Your goal
Set down the whole listing verbatim.

Supplied information
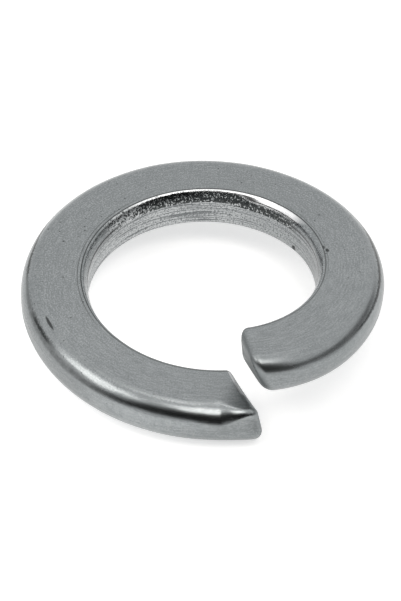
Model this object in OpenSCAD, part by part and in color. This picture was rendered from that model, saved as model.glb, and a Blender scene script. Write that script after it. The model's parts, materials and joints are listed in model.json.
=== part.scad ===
// Spring lock washer: one turn of flat wire wound as a left-hand helix, with a round bore,
// rolled outer corners and two sheared ends that stand apart in height.
// The bore's axis is Z, the lowest point of the free spring is at Z = 0, and the gap is at -Y.

/* [Band] */
// Diameter of the bore
bore_d = 20.6; // [20.2:0.1:21.2]
// Width of the band, from the bore to the outer edge
band_w = 6; // [5.8:0.1:6.2]
// Thickness of the band
band_t = 4; // [3.8:0.1:4.2]
// Height of the free spring, from its lowest to its highest point
free_h = 8.7; // [8.3:0.1:9.4]

/* [Corners] */
// Radius of the two outer corners
outer_corner = 1.8; // [0.8:0.1:1.8]
// Width of the rounded border that each face has round the bore
bore_border = 0.65; // [0.4:0.05:0.8]
// Slope of that border where it leaves the face, in degrees
border_start = 25; // [10:5:35]
// Slope of that border where it reaches the bore's wall, in degrees
border_end = 70; // [60:5:75]

/* [Ends] */
// Width of the gap between the two ends, seen from above at the middle of the band
gap_w = 0.24; // [0.2:0.01:1.5]
// Turn of the upper end's cut away from the radius, in degrees
upper_skew = 2.4; // [0:0.1:10]
// Turn of the lower end's cut away from the radius, in degrees
lower_skew = 12.4; // [0:0.1:15]
// Lean of the upper end's cut away from upright at the bore, in degrees
upper_lean_in = 8; // [0:1:15]
// Lean of the upper end's cut away from upright at the outer edge, in degrees
upper_lean_out = 21; // [0:1:25]
// Lean of the lower end's cut away from upright, in degrees
lower_lean = 3.5; // [0:0.1:8]
// Rounding of the upper end's edges at the bore
upper_round_in = 1; // [0.5:0.05:1]
// Rounding of the upper end's edges at the outer side
upper_round_out = 0.7; // [0.4:0.05:0.9]
// Rounding of the lower end's edges at the bore
lower_round_in = 0.5; // [0.4:0.05:1]
// Rounding of the lower end's edges at the outer side
lower_round_out = 0.8; // [0.4:0.05:0.9]
// How far the outer side of the upper end draws in
upper_taper = 0.85; // [0:0.05:1]
// How far the outer side of the lower end springs out
lower_spread = 0.35; // [0:0.05:0.6]
// How far the upper outer corner of the lower end is pressed in by the cut
tip_press = 0.5; // [0:0.05:0.9]
// Radius that is left of that corner at the cut
tip_corner = 0.95; // [0.6:0.05:1.5]

/* [Hidden] */

steel = [0.56, 0.575, 0.58];

bore_r = bore_d / 2;
outer_r = bore_r + band_w;
mid_r = bore_r + band_w / 2;

// Angles are in degrees of turn from -Y, anticlockwise from above: the upper end is near 0 and
// the lower end near 360.
turn_per_mm = 180 / PI / mid_r;         // turn along the middle of the band
taper_turn = 32;                        // length of the stretch that draws in at the upper end
spread_turn = 18;                       // length of the stretch that springs out at the lower end
press_turn = 11;                        // length of the pressed corner at the lower end
upper_round = [upper_round_in, upper_round_out];
lower_round = [lower_round_in, lower_round_out];

// The wire falls evenly from the top of the free spring to its foot.
top_point = [outer_r - outer_corner, band_t / 2];
foot_point = [outer_r - outer_corner, -band_t / 2];
top_turn = upper_cut(top_point) + round_turn(upper_round, top_point);
foot_turn = lower_cut(foot_point) - round_turn(lower_round, foot_point);
fall = (free_h - band_t) / (foot_turn - top_turn);

bore_cut = 0.2;                         // what the bore takes off the wire's inner side
ring_step = 3;                          // degrees between two rings of the coil
outer_steps = 8;                        // facets in a quarter turn of an outer corner
least_corner = 0.15;                    // smallest radius of the pressed corner in the end's rounding
border_steps = 4;                       // facets across a bore border, the last of them crossing the wall
round_steps = 5;                        // rings in the rounding of an end

// Points on an arc about [r, z], from one angle to another.
function arc(centre, radius, from, to, steps) =
    [for (i = [0:steps])
        let (a = from + (to - from) * i / steps)
        centre + radius * [cos(a), sin(a)]];

// Share of the way from the bore to the outer edge.
function share_out(p) = min(max((p[0] - bore_r) / band_w, 0), 1);

// The value at the section's point p of something that goes from pair[0] at the bore to pair[1]
// at the outer edge.
function between(pair, p) = pair[0] + (pair[1] - pair[0]) * share_out(p);

// Section of the wire as [radius, height above its middle]. Its sides are drawn in by the share
// inset of the roundings, and its upper outer corner is pressed in by press. Its inner side lies
// inside the bore, by bore_cut.
function section(inset, roundings, press) =
    let (
        half_in = band_t / 2 - inset * roundings[0],
        half_out = band_t / 2 - inset * roundings[1],
        outer = outer_r - inset * roundings[1],
        inner = bore_r - bore_cut + inset * (roundings[0] + bore_cut),
        low_corner = outer_corner - inset * roundings[1],
        high_corner = max(low_corner + (tip_corner - outer_corner) * press, least_corner),
        high_outer = outer - tip_press * press,
        border = bore_border / (cos(90 - border_end) - cos(90 - border_start)),
        border_z = half_in - border * cos(border_start),
        border_r = inner + bore_cut + border * sin(border_end),
        border_last = border_end - (border_end - border_start) / border_steps,
        under_z = border_z + border * cos(border_end) - bore_cut * tan(border_end)
    )
    concat(
        arc([high_outer - high_corner, half_out - high_corner], high_corner, 0, 90, outer_steps),
        arc([border_r, border_z], border, 90 + border_start, 90 + border_last, border_steps - 1),
        [[inner, under_z], [inner, -under_z]],
        arc([border_r, -border_z], border, 270 - border_last, 270 - border_start, border_steps - 1),
        arc([outer - low_corner, low_corner - half_out], low_corner, 270, 360, outer_steps)
    );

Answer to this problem
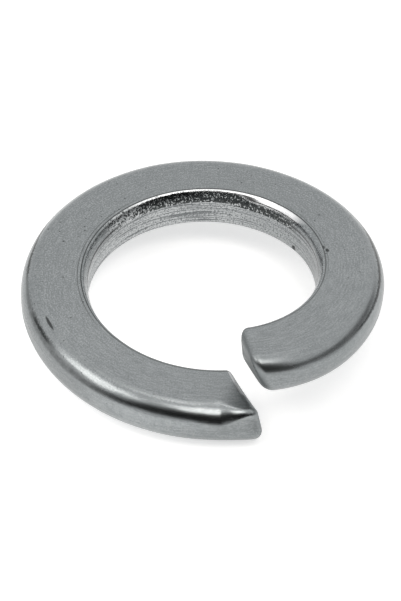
Model this object in OpenSCAD, part by part and in color. This picture was rendered from that model, saved as model.glb, and a Blender scene script. Write that script after it. The model's parts, materials and joints are listed in model.json.
=== part.scad ===
// Spring lock washer: one turn of flat wire wound as a left-hand helix, with a round bore,
// rolled outer corners and two sheared ends that stand apart in height.
// The bore's axis is Z, the lowest point of the free spring is at Z = 0, and the gap is at -Y.

/* [Band] */
// Diameter of the bore
bore_d = 20.6; // [20.2:0.1:21.2]
// Width of the band, from the bore to the outer edge
band_w = 6; // [5.8:0.1:6.2]
// Thickness of the band
band_t = 4; // [3.8:0.1:4.2]
// Height of the free spring, from its lowest to its highest point
free_h = 8.7; // [8.3:0.1:9.4]

/* [Corners] */
// Radius of the two outer corners
outer_corner = 1.8; // [0.8:0.1:1.8]
// Width of the rounded border that each face has round the bore
bore_border = 0.65; // [0.4:0.05:0.8]
// Slope of that border where it leaves the face, in degrees
border_start = 25; // [10:5:35]
// Slope of that border where it reaches the bore's wall, in degrees
border_end = 70; // [60:5:75]

/* [Ends] */
// Width of the gap between the two ends, seen from above at the middle of the band
gap_w = 0.24; // [0.2:0.01:1.5]
// Turn of the upper end's cut away from the radius, in degrees
upper_skew = 2.4; // [0:0.1:10]
// Turn of the lower end's cut away from the radius, in degrees
lower_skew = 12.4; // [0:0.1:15]
// Lean of the upper end's cut away from upright at the bore, in degrees
upper_lean_in = 8; // [0:1:15]
// Lean of the upper end's cut away from upright at the outer edge, in degrees
upper_lean_out = 21; // [0:1:25]
// Lean of the lower end's cut away from upright, in degrees
lower_lean = 3.5; // [0:0.1:8]
// Rounding of the upper end's edges at the bore
upper_round_in = 1; // [0.5:0.05:1]
// Rounding of the upper end's edges at the outer side
upper_round_out = 0.7; // [0.4:0.05:0.9]
// Rounding of the lower end's edges at the bore
lower_round_in = 0.5; // [0.4:0.05:1]
// Rounding of the lower end's edges at the outer side
lower_round_out = 0.8; // [0.4:0.05:0.9]
// How far the outer side of the upper end draws in
upper_taper = 0.85; // [0:0.05:1]
// How far the outer side of the lower end springs out
lower_spread = 0.35; // [0:0.05:0.6]
// How far the upper outer corner of the lower end is pressed in by the cut
tip_press = 0.5; // [0:0.05:0.9]
// Radius that is left of that corner at the cut
tip_corner = 0.95; // [0.6:0.05:1.5]

/* [Hidden] */

steel = [0.56, 0.575, 0.58];

bore_r = bore_d / 2;
outer_r = bore_r + band_w;
mid_r = bore_r + band_w / 2;

// Angles are in degrees of turn from -Y, anticlockwise from above: the upper end is near 0 and
// the lower end near 360.
turn_per_mm = 180 / PI / mid_r;         // turn along the middle of the band
taper_turn = 32;                        // length of the stretch that draws in at the upper end
spread_turn = 18;                       // length of the stretch that springs out at the lower end
press_turn = 11;                        // length of the pressed corner at the lower end
upper_round = [upper_round_in, upper_round_out];
lower_round = [lower_round_in, lower_round_out];

// The wire falls evenly from the top of the free spring to its foot.
top_point = [outer_r - outer_corner, band_t / 2];
foot_point = [outer_r - outer_corner, -band_t / 2];
top_turn = upper_cut(top_point) + round_turn(upper_round, top_point);
foot_turn = lower_cut(foot_point) - round_turn(lower_round, foot_point);
fall = (free_h - band_t) / (foot_turn - top_turn);

bore_cut = 0.2;                         // what the bore takes off the wire's inner side
ring_step = 3;                          // degrees between two rings of the coil
outer_steps = 8;                        // facets in a quarter turn of an outer corner
least_corner = 0.15;                    // smallest radius of the pressed corner in the end's rounding
border_steps = 4;                       // facets across a bore border, the last of them crossing the wall
round_steps = 5;                        // rings in the rounding of an end

// Points on an arc about [r, z], from one angle to another.
function arc(centre, radius, from, to, steps) =
    [for (i = [0:steps])
        let (a = from + (to - from) * i / steps)
        centre + radius * [cos(a), sin(a)]];

// Share of the way from the bore to the outer edge.
function share_out(p) = min(max((p[0] - bore_r) / band_w, 0), 1);

// The value at the section's point p of something that goes from pair[0] at the bore to pair[1]
// at the outer edge.
function between(pair, p) = pair[0] + (pair[1] - pair[0]) * share_out(p);

// Section of the wire as [radius, height above its middle]. Its sides are drawn in by the share
// inset of the roundings, and its upper outer corner is pressed in by press. Its inner side lies
// inside the bore, by bore_cut.
function section(inset, roundings, press) =
    let (
        half_in = band_t / 2 - inset * roundings[0],
        half_out = band_t / 2 - inset * roundings[1],
        outer = outer_r - inset * roundings[1],
        inner = bore_r - bore_cut + inset * (roundings[0] + bore_cut),
        low_corner = outer_corner - inset * roundings[1],
        high_corner = max(low_corner + (tip_corner - outer_corner) * press, least_corner),
        high_outer = outer - tip_press * press,
        border = bore_border / (cos(90 - border_end) - cos(90 - border_start)),
        border_z = half_in - border * cos(border_start),
        border_r = inner + bore_cut + border * sin(border_end),
        border_last = border_end - (border_end - border_start) / border_steps,
        under_z = border_z + border * cos(border_end) - bore_cut * tan(border_end)
    )
    concat(
        arc([high_outer - high_corner, half_out - high_corner], high_corner, 0, 90, outer_steps),
        arc([border_r, border_z], border, 90 + border_start, 90 + border_last, border_steps - 1),
        [[inner, under_z], [inner, -under_z]],
        arc([border_r, -border_z], border, 270 - border_last, 270 - border_start, border_steps - 1),
        arc([outer - low_corner, low_corner - half_out], low_corner, 270, 360, outer_steps)
    );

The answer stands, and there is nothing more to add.